Give back exactly the lines that run from the beginning of the entries to the line containing "a short leg.", both included, and nothing else.

── Stored records ──

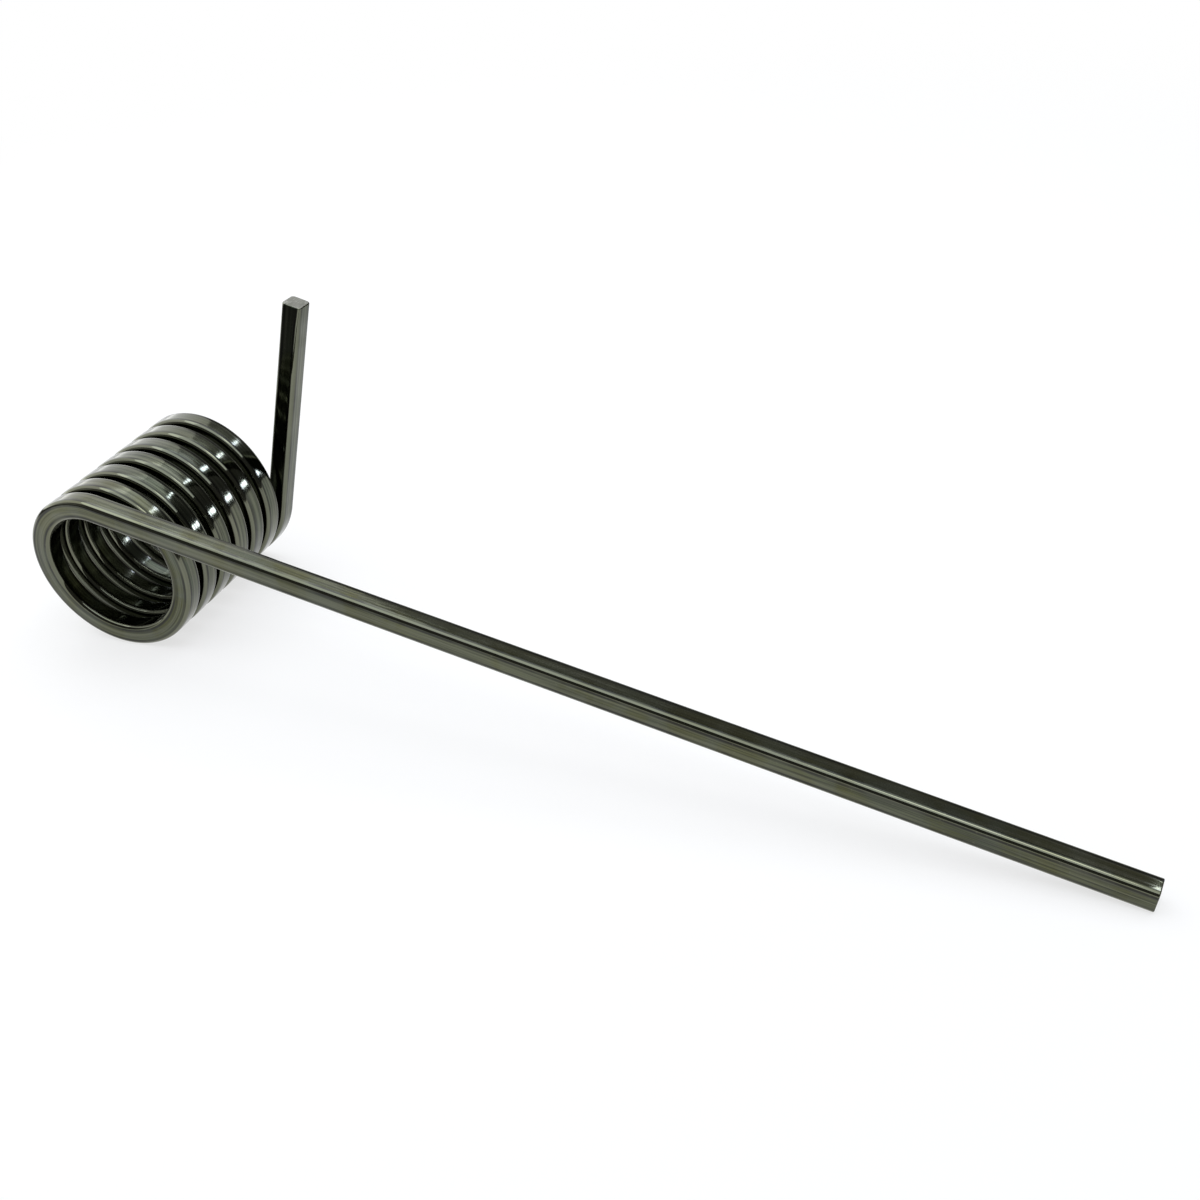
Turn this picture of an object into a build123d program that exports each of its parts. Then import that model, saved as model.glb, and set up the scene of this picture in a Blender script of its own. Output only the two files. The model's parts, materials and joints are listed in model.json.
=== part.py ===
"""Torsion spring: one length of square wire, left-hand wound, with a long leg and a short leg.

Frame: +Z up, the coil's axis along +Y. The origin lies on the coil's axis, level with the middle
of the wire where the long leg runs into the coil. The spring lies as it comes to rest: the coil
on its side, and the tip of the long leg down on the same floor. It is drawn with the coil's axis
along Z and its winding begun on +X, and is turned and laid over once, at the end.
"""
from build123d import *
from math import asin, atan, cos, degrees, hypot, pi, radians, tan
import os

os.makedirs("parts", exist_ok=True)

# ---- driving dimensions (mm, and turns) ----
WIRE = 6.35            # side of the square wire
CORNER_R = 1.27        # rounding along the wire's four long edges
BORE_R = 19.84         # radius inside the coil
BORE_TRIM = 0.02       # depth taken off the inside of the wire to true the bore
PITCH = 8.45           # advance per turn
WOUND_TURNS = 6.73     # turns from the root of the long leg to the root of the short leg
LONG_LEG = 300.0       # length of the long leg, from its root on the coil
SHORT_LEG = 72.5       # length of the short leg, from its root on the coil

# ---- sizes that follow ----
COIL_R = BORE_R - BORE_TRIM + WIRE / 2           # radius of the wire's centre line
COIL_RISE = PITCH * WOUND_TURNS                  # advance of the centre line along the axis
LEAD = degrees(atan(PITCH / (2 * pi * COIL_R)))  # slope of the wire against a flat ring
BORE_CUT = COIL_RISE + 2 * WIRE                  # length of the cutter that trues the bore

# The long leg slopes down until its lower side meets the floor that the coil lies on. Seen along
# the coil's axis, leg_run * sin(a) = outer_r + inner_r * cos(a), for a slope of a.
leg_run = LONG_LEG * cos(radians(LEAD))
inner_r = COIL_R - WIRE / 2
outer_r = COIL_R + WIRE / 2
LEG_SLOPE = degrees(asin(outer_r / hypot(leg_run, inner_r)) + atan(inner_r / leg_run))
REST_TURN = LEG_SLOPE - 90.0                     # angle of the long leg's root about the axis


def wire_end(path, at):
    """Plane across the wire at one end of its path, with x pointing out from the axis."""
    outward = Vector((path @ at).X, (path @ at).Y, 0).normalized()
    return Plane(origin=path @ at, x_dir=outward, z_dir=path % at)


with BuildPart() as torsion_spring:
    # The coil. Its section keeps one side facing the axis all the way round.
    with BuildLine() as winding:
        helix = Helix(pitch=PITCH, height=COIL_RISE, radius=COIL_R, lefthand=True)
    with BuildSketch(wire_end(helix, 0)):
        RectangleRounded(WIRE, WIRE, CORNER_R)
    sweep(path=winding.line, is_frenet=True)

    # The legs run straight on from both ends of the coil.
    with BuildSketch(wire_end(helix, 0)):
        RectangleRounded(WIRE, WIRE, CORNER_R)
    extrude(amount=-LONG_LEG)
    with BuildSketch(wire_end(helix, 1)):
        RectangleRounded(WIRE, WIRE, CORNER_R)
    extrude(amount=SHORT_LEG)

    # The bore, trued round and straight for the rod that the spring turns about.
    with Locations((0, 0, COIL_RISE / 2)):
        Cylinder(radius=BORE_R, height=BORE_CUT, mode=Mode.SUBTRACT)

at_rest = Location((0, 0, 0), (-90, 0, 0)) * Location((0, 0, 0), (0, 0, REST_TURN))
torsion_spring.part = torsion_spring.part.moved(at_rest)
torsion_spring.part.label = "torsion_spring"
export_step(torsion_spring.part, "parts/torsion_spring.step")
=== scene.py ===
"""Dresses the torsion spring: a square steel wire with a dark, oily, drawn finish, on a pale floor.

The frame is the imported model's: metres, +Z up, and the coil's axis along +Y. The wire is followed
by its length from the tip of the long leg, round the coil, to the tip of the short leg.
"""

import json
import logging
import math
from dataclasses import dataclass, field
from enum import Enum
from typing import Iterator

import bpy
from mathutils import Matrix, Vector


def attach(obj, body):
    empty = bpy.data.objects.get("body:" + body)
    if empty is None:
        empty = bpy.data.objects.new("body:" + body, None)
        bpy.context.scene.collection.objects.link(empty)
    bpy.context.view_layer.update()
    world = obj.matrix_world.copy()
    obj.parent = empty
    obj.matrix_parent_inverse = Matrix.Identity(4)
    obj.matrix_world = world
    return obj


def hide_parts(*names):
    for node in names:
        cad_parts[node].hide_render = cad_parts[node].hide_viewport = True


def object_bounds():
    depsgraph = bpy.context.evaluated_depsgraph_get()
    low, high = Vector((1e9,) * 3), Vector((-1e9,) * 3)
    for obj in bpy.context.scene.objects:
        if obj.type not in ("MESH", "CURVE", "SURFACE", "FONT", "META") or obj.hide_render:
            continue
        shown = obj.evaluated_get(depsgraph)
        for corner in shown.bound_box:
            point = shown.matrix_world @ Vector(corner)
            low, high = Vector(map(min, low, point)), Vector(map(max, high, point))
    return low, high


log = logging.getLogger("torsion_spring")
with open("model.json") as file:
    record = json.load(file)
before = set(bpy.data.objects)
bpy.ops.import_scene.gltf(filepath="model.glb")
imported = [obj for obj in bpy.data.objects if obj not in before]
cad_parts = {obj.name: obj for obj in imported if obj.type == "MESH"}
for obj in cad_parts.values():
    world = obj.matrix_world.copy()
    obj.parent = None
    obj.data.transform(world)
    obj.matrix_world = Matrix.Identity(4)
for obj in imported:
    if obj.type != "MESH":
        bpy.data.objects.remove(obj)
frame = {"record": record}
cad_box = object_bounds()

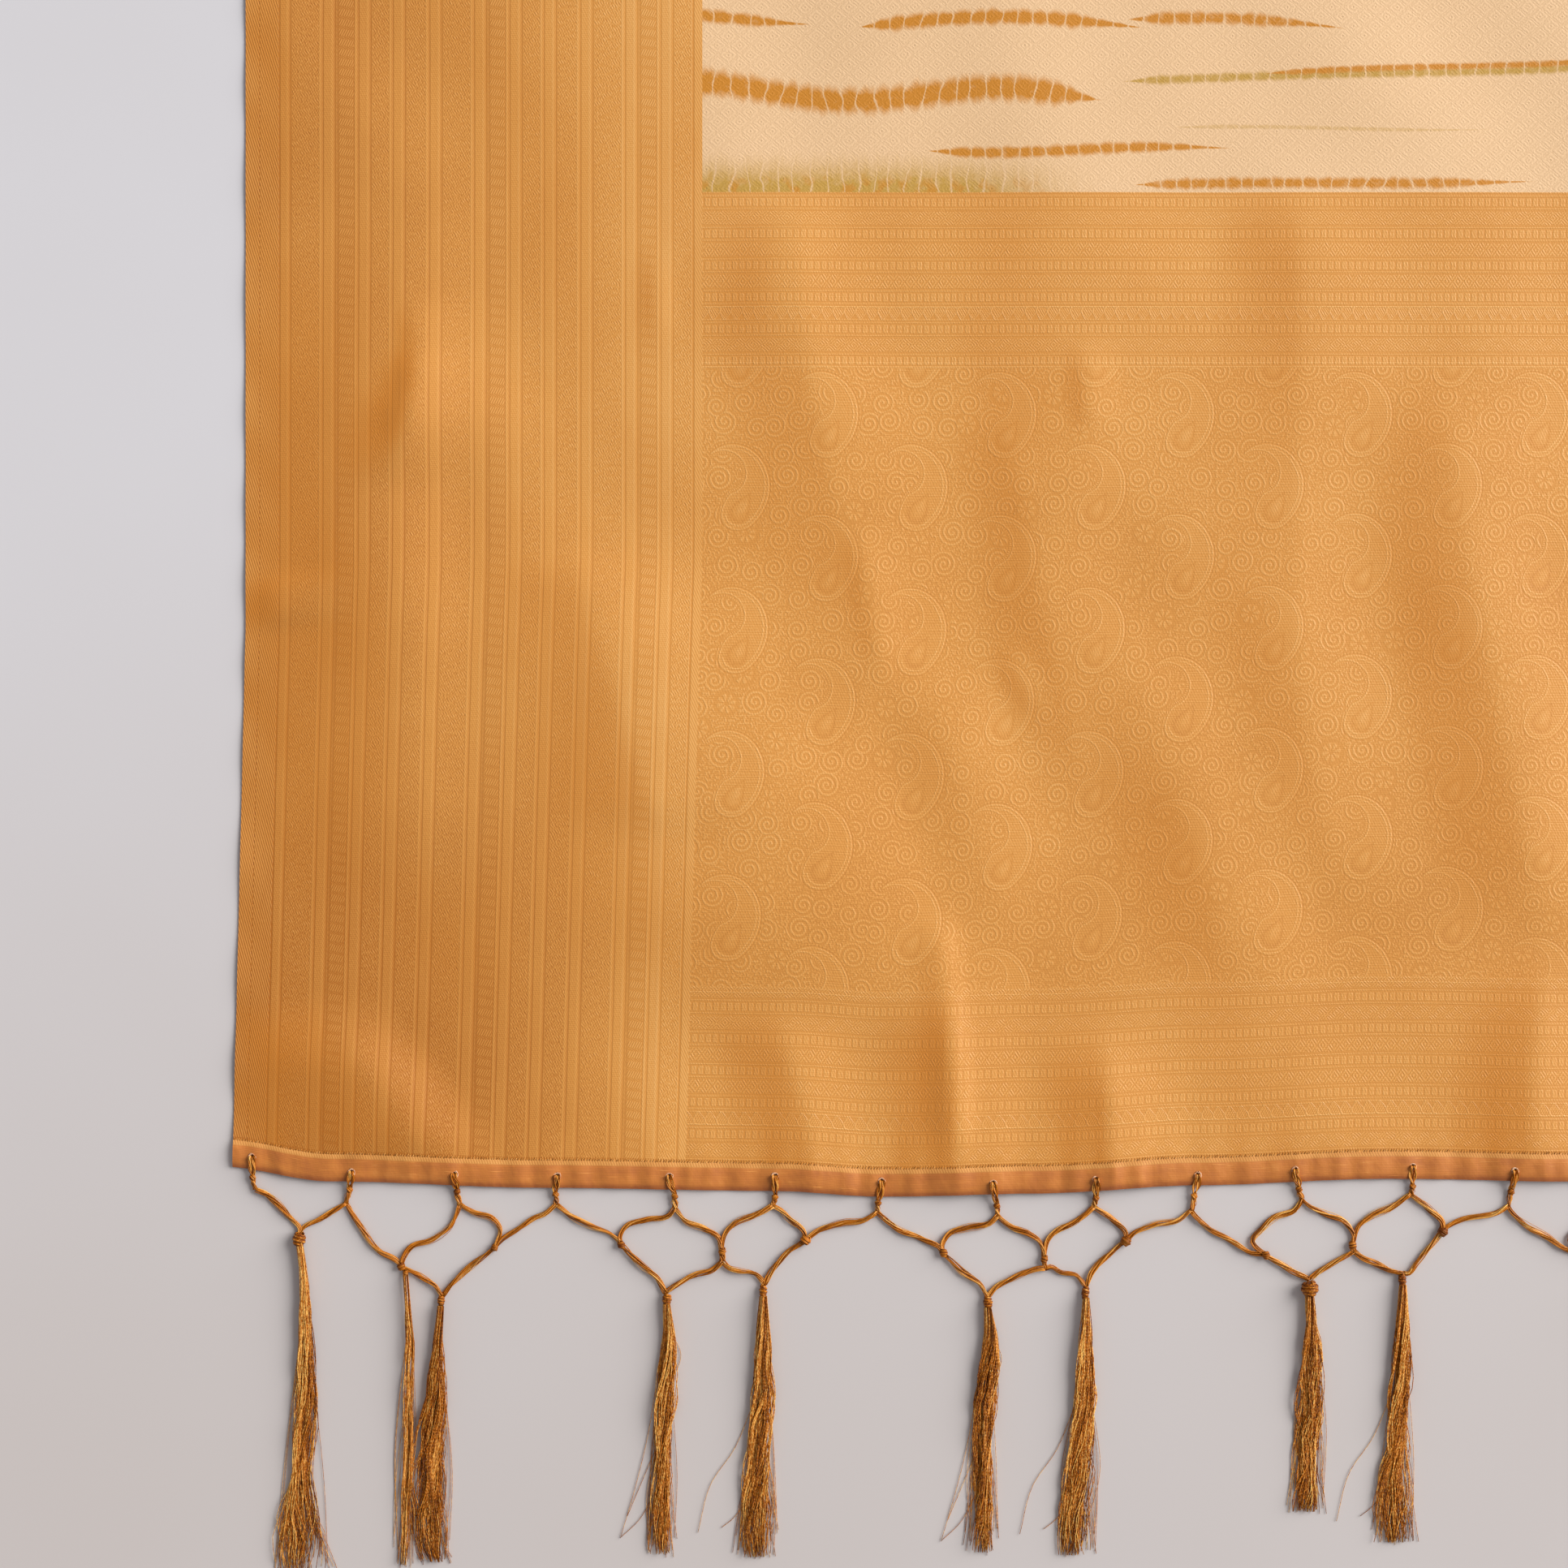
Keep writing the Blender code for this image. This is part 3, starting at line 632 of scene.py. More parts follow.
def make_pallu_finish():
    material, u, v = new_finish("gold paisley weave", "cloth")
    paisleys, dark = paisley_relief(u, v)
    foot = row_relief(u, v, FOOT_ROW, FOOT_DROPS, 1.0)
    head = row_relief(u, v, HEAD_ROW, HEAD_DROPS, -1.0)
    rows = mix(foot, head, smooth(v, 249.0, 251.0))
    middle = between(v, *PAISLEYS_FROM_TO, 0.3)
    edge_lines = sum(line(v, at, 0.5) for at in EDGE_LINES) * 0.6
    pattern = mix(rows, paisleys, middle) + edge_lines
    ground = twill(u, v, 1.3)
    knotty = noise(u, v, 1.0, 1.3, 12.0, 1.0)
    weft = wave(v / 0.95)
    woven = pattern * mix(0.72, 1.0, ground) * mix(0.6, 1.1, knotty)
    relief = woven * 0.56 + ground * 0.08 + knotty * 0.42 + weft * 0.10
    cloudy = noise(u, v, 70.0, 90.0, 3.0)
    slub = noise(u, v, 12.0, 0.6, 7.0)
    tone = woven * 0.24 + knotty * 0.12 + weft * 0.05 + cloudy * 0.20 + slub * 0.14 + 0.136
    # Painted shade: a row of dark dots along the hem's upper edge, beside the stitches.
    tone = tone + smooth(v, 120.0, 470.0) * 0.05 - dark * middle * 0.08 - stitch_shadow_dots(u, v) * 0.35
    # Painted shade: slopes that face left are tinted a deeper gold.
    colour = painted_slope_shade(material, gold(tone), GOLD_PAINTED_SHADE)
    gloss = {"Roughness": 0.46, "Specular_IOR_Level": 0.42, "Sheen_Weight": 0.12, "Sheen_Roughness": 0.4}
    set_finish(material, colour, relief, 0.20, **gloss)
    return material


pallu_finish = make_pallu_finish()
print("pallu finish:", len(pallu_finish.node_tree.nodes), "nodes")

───

▶ _Solved exercise_:
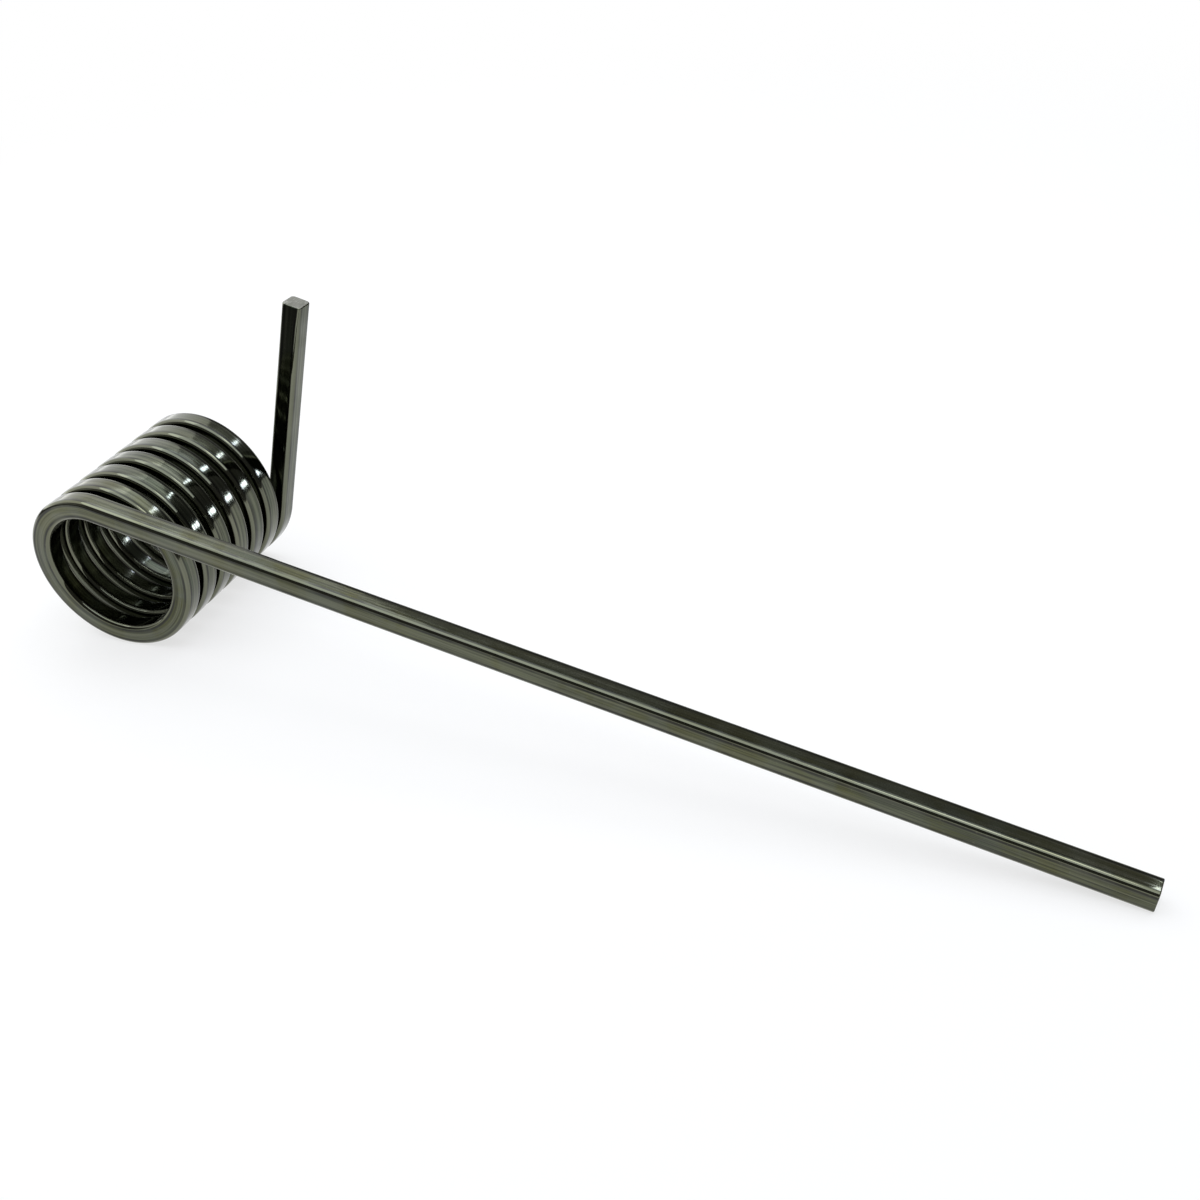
Turn this picture of an object into a build123d program that exports each of its parts. Then import that model, saved as model.glb, and set up the scene of this picture in a Blender script of its own. Output only the two files. The model's parts, materials and joints are listed in model.json.
=== part.py ===
"""Torsion spring: one length of square wire, left-hand wound, with a long leg and a short leg.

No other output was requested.